On vaccines and masks, the agency has been all over the place. In March, the CDC’s initial recommendations for the fully vaccinated encouraged them to wear masks and socially distance around the unvaccinated. In April, the CDC loosened those guidelines but spread confusion by putting out a color-coded matrix of activities and recommendations that was so hard to follow, even scientists admitted they couldn’t understand it. Now it’s declaring “Masks off” in a way that is welcome but weird, and frankly—I can’t believe I’m saying this—potentially too broad.

The CDC came into the pandemic as “the gold standard” of public health. But it is emerging from the pandemic as something akin to the actual gold standard: rickety, inflexible, and struggling for coherence in the modern age.
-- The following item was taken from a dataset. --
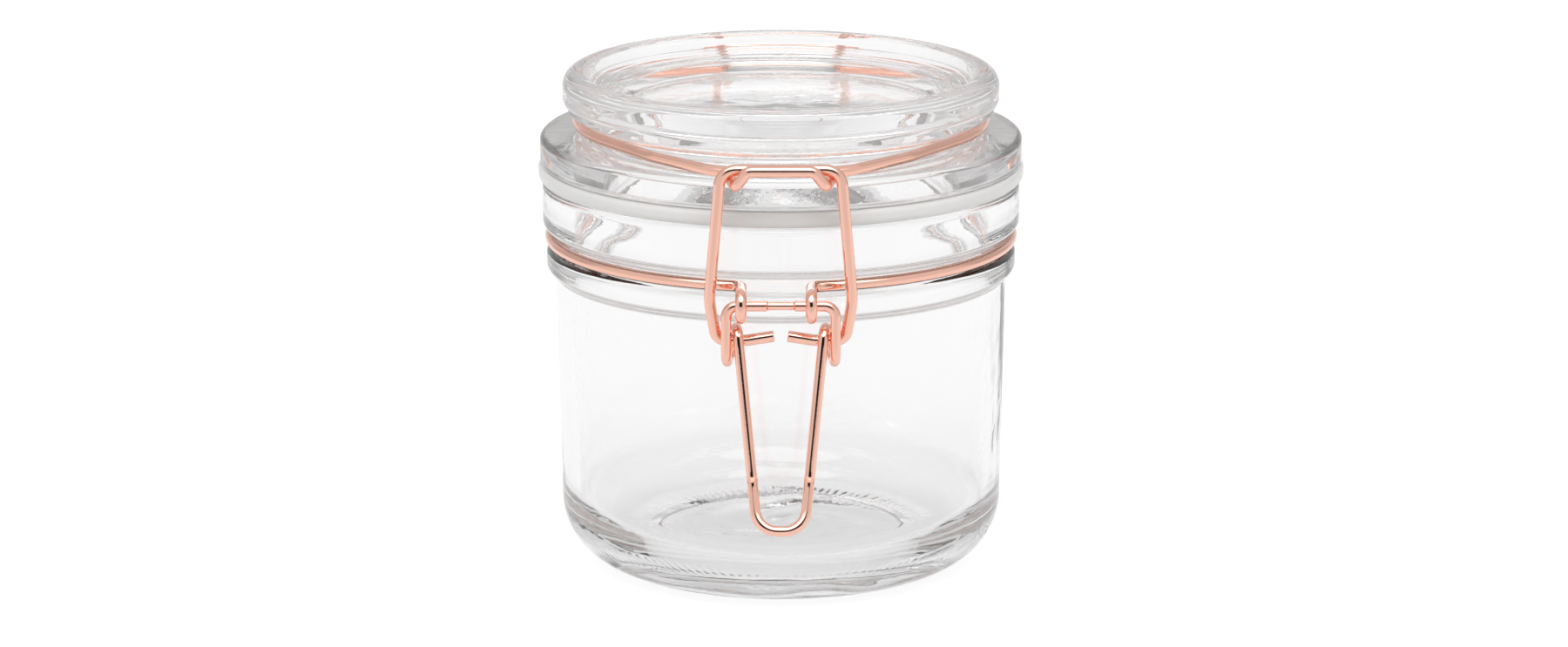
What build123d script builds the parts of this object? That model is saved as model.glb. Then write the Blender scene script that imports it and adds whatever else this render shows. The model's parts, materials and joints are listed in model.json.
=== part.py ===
from build123d import *
import os
from math import acos, atan2, cos, degrees, hypot, radians, sin

# Clip-top storage jar: a glass jar and a glass lid, a silicone seal between them, and a
# wire latch of four bent wires and one joining pin. Millimetres, +Z up, +Y to the hinge at
# the back. The origin is the centre of the ring that the jar stands on.

# ---- glass jar ----
BODY_RADIUS = 44.6          # outside of the wall at the shoulder
BODY_TAPER = 1.1            # how much the wall draws in from the shoulder to the base corner
BODY_HEIGHT = 58.9          # base to shoulder
SHOULDER_ROUND = 1.5
WALL = 3.2
BORE_ROUND = 3.0            # where the bore steps to the mouth
BASE_CORNER = 13.5          # outside radius of the base corner
BASE_THICKNESS = 5.2        # glass above the middle of the push-up
PUSH_UP = 1.4               # rise of the underside inside the standing ring
PUSH_UP_RADIUS = 24.0
PUSH_UP_ROUND = 2.0
STANDING_RING = 2.4         # width of the ring that touches the table
BASE_FLAT = 0.2             # straight left between that ring and the corner
BEAD_PROUD = 1.8            # lower bead, beyond the body wall
BEAD_HEIGHT = 4.1
BEAD_ROUND = 1.7
BEAD_FALL = 0.2             # fall of the bead's top outwards
BEAD_SLOPE = 1.0            # how far the bead's and the rim's undersides rise outwards
GROOVE_DEPTH = 0.15         # neck groove root, inside the body wall
GROOVE_HEIGHT = 4.0
GROOVE_FLANK = 0.6          # slope of the neck groove's two sides
GROOVE_ROUND = 0.8
RIM_PROUD = 2.5             # sealing rim, beyond the body wall
RIM_HEIGHT = 10.6
RIM_ROUND = 1.5
MOUTH_STEP = 0.5            # extra wall at the mouth, inside the body bore
MOUTH_ROUND = 1.2

# ---- seal and lid ----
SEAL_OVERHANG = 0.8         # seal beyond the jar's rim
SEAL_THICKNESS = 3.4
SEAL_ROUND = 1.3
SEAL_PLUG_GAP = 0.3         # seal's bore, clear of the lid's plug
SEAL_BORE_ROUND = 0.4
FLANGE_INSET = 0.4          # lid flange, inside the seal's edge
FLANGE_THICKNESS = 5.5
FLANGE_ROUND = 1.2
FLANGE_EDGE = 0.5           # round of the flange's lower edge
FLANGE_RISE = 0.5           # how far the flange's top rises towards the groove
PLUG_GAP = 0.9              # plug, clear of the jar's mouth
PLUG_DEPTH = 3.0            # plug below the seal
PLUG_WIDTH = 5.0            # flat of the plug's foot
PLUG_ROUND = 1.0
PLUG_INNER_ROUND = 2.0
PLUG_ROOT = 0.2             # round between the plug and the flange
LID_GROOVE_IN = 8.7         # lid groove root, inside the flange's edge
LID_GROOVE_RISE = 2.5       # groove floor to the wire's centre
LID_GROOVE_SLOPE = 1.2      # groove's lower side, out from its root
LID_GROOVE_ROUND = 0.8
LID_RIM_BELOW = 1.9         # wire's centre to the underside of the lid's rim
LID_RIM_PROUD = 4.2         # lid rim, beyond the groove root
LID_RIM_HEIGHT = 8.2
LID_RIM_WIDTH = 5.5         # rim's outside to the foot of its inner wall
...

What the United States needed, and still needs, is a simple and clear thesis statement about the virus and the vaccines, no more than 20 words long, that’s memorable and contains some nuance that people can use to guide their own behavior. Japan settled on a “Three C’s” rule, advising its citizens to avoid close spaces, crowded places, and close-contact situations. Perhaps the CDC could do even better, numerically speaking, with the “Two Commandments of COVID-19.” They could go something like this:

1. COVID-19 is an indoor aerosol disease.

2. Vaccination protects you; more vaccinations protect everyone.
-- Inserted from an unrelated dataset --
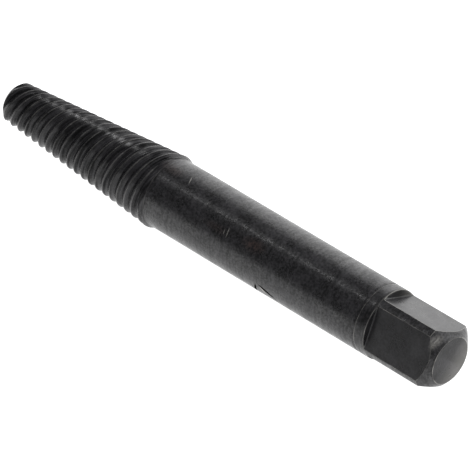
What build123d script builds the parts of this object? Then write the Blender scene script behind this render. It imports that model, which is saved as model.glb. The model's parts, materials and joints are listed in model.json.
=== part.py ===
# Spiral screw extractor, one piece of hardened and blackened tool steel.
# A tapered nose carries left-hand flutes, the middle is a plain round shank,
# and the other end is milled to a square for a tap wrench.
# It is drawn upright on its drive end, then laid down along X: the centre of the
# drive end face is the origin, the drive faces +X and the nose points to -X.

import os
from math import atan, ceil, cos, degrees

from build123d import *

# Lengths along the axis, in millimetres
overall_length = 86.4
nose_length = 31.3
shoulder_length = 0.65
drive_length = 11.3

# Diameters: the shank is ground up to the ring line, and from there the drive end
# is turned a hair wider towards its bevel
shank_diameter = 10.8
nose_tip_diameter = 6.5
nose_base_diameter = 11.6
drive_bevel_diameter = 10.9
drive_end_diameter = 7.2

# Spiral flutes: left-hand grooves side by side, which meet in sharp ridges and
# are deepest half-way up the nose. Each has a long flank and a steeper one that
# faces the drive end and takes this share of its width. The angle is where the
# first ridge stands at the shoulder.
flute_count = 5
flute_lead = 8.0
flute_end_depth = 0.38
flute_middle_depth = 0.66
steep_flank_share = 0.38
flute_angle = 48

# Square drive: the roll turns the square about the axis, the run-out is the
# hollow corner that the cutter leaves where each flat meets the shank
flat_count = 4
across_flats = 8.5
drive_roll = 23.7
runout_radius = 0.4
drive_chamfer_length = 1.6

# Turned details
ring_distance = 13.3
ring_width = 0.3
ring_depth = 0.1
tip_chamfer = 0.45

# Heights above the drive end face that follow from the sizes
shoulder_height = overall_length - nose_length
shank_top = shoulder_height - shoulder_length

# Screw body that the nose is cut from: it starts far enough below the shoulder,
# and has enough turns, to be whole from the shoulder to the tip
flute_pitch = flute_lead / flute_count
screw_start = shoulder_height - flute_lead - flute_pitch
turn_count = ceil((overall_length - screw_start) / flute_lead)
flute_turns = turn_count * flute_count


def ridge_radius(height):
    """Radius of the ridges at a height above the drive end face."""
    share = (height - shoulder_height) / nose_length
    return nose_base_diameter / 2 + share * (nose_tip_diameter - nose_base_diameter) / 2


def bottom_radius(height):
    """Radius of the groove bottoms at a height above the drive end face."""
    share = (height - shoulder_height) / nose_length
    bow = max(0, 4 * share * (1 - share))
    return ridge_radius(height) - flute_end_depth - bow * (flute_middle_depth - flute_end_depth)


def helix_turn(radius_at, height):
    """One left-hand turn of the helix with this radius, starting at a height.

    It lies on a cone, and its pitch is measured along the cone's side.
    """
    start, end = radius_at(height), radius_at(height + flute_lead)
    cone_angle = atan((end - start) / flute_lead)
    return Edge.make_helix(
        pitch=flute_lead / cos(cone_angle),
        height=flute_lead,
        radius=start,
        center=(0, 0, height),
        angle=degrees(cone_angle),
        lefthand=True,
    )


def screw_end(ridge_turns, bottom_turns, at, last_ridge):
    """Close one end of the screw body with two faces that meet on the axis.

    One is flat and shows one lead's flutes in section, and the other winds from
    the axis out to the last ridge.
    """
    outline = [ridge_turns[0] @ at]
    for bottom, ridge in zip(bottom_turns, ridge_turns[1:]):
        outline += [bottom @ at, ridge @ at]
    low, high = (0, 0, outline[0].Z), (0, 0, outline[-1].Z)
    section = Face(Wire.make_polygon([low, *outline, high]))
    winding = Face.make_surface_from_curves(Edge.make_line(low, high), last_ridge)
    return [section, winding]


# Fluted nose: ridges and groove bottoms are drawn a turn at a time, each flank
# is ruled between two of them, and the closed body is cut off at both ends
ridges = [helix_turn(ridge_radius, screw_start + i * flute_pitch) for i in range(flute_turns + 1)]
bottom_start = screw_start + (1 - steep_flank_share) * flute_pitch
bottoms = [helix_turn(bottom_radius, bottom_start + i * flute_pitch) for i in range(flute_turns)]
screw_faces = screw_end(ridges[: flute_count + 1], bottoms[:flute_count], 0, ridges[0])
for ridge, bottom, next_ridge in zip(ridges, bottoms, ridges[1:]):
    screw_faces.append(Face.make_surface_from_curves(ridge, bottom))
    screw_faces.append(Face.make_surface_from_curves(bottom, next_ridge))
screw_faces += screw_end(ridges[-flute_count - 1 :], bottoms[-flute_count:], 1, ridges[-1])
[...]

How far do those 13 words get you? They don’t contain every nook and cranny of epidemiological nuance, but they get you awfully close.
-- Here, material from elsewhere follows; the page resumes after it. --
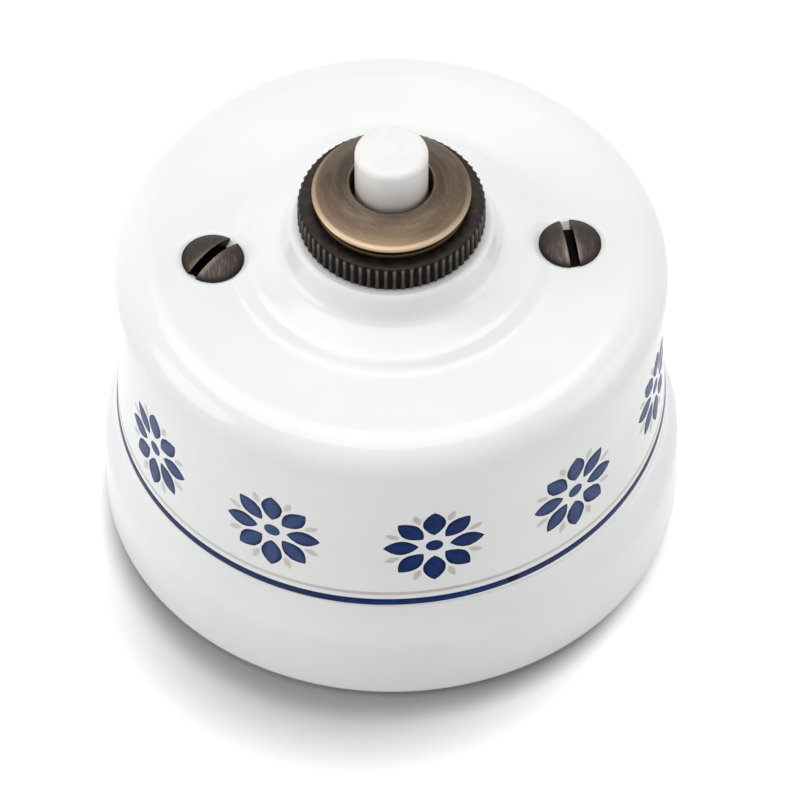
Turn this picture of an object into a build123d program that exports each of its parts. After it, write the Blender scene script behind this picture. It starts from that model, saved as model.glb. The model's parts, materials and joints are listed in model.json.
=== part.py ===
from build123d import *
import math
import os

# A round surface-mounted porcelain pushbutton switch.
# The origin is the centre of the back, on the wall. Z points out of the wall and the
# two cover screws lie on the X axis. All sizes are in millimetres.

os.makedirs("parts", exist_ok=True)

# Porcelain base
base_radius = 32.5
base_wall_height = 8.6
base_foot_round = 1.4
shoulder_height = 4.8
shoulder_step = 1.4
rim_height = 1.0
rim_edge_round = 0.3
base_floor_top = 6.2
back_foot_width = 4.1
back_recess_depth = 1.2
locating_lip_height = 1.6
locating_lip_wall = 1.8
locating_lip_gap = 0.3

# Holes through the base
wall_hole_radius = 2.1
wall_hole_head_radius = 4.2
wall_hole_head_depth = 1.6
wall_hole_side_gap = 1.2
cable_hole_radius = 4.5
cable_hole_side_gap = 0.9
cable_hole_turn = 58.0

# Porcelain cover
cover_height = 25.1
cover_wall = 3.6
cover_waist_depth = 0.5
cover_waist_height = 10.7
cover_crown_flare = 0.4
cover_shoulder_round = 4.1
cover_roof = 4.9
cover_ceiling_round = 2.0
crown_dish = 0.4
screw_seat_gap = 0.06
screw_seat_flare = 1.6
screw_seat_flare_height = 0.8
screw_seat_round = 0.4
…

The first commandment tells you that the virus spreads through aerosols—or verbal spray particles that we especially produce when we talk, sneeze, or breathe heavily—that can linger in the air. It suggests that, because of the aerosolized nature of the virus, masks probably work to protect you and others. It tells you that unventilated indoor spaces are especially high-risk and that being outside—or being inside masked, without talking too much, for a brief period of time, when your total exposure to aerosols is low—is low-risk, with or without vaccination.

The second commandment’s seven words get you pretty far too. They tell you that the vaccines probably work to block infection and serious illness. They suggest that your personal risk calculus should adjust after getting a shot. They also tell you that when a place has more vaccinations, everything becomes safer. And they allow you to expect and predict that as vaccinations pass certain thresholds in a city or state, pandemic restrictions will come down and normalcy will return.

Finally, the two commandments interact in a way that offers more clarity and reasonableness than the CDC’s announcement yesterday. For example, the U.S. is not being vaccinated in a uniform manner. More than 70 percent of adults in New Hampshire have received at least one dose, compared with less than 45 percent in Idaho. The CDC’s announcement seems to treat both states as equally safe when, in fact, states with more vaccinations are obviously much more protected. Following the CDC announcement, the White House released an Instagram message saying, “Fully vaccinated people can stop wearing masks.” But that’s not what the CDC said! The agency carved out exceptions for many places, including doctor’s offices, public transportation, and airports, which collectively employ or receive tens of millions of workers, travelers, customers, and patients. Those exceptions are being steamrolled by a Liberation Day narrative that feels like it came out of nowhere.

Am I being unfair to the CDC? Maybe. Regulations ought to loosen as more people become vaccinated and as we learn more about the science of post-vaccine transmission. The agency has a hard job.

But the CDC’s approach to loosening its guidelines has always been tardy, timid, and tangled. In lieu of clear guidance, it has routinely delivered confusion and surprise, complicated our ability to grok this virus, and mostly done so in a way that followed the science—with a six-month lag. That’s how you get lurching shutdowns, hundreds of millions of dollars spent on hygiene theater, bans on beach walks, rules against outdoor bars, closed playgrounds, mass confusion about protecting ourselves and our families, and a large number of Americans who have tuned out public-health officials entirely. Guidance is overrated. We needed an actual guide.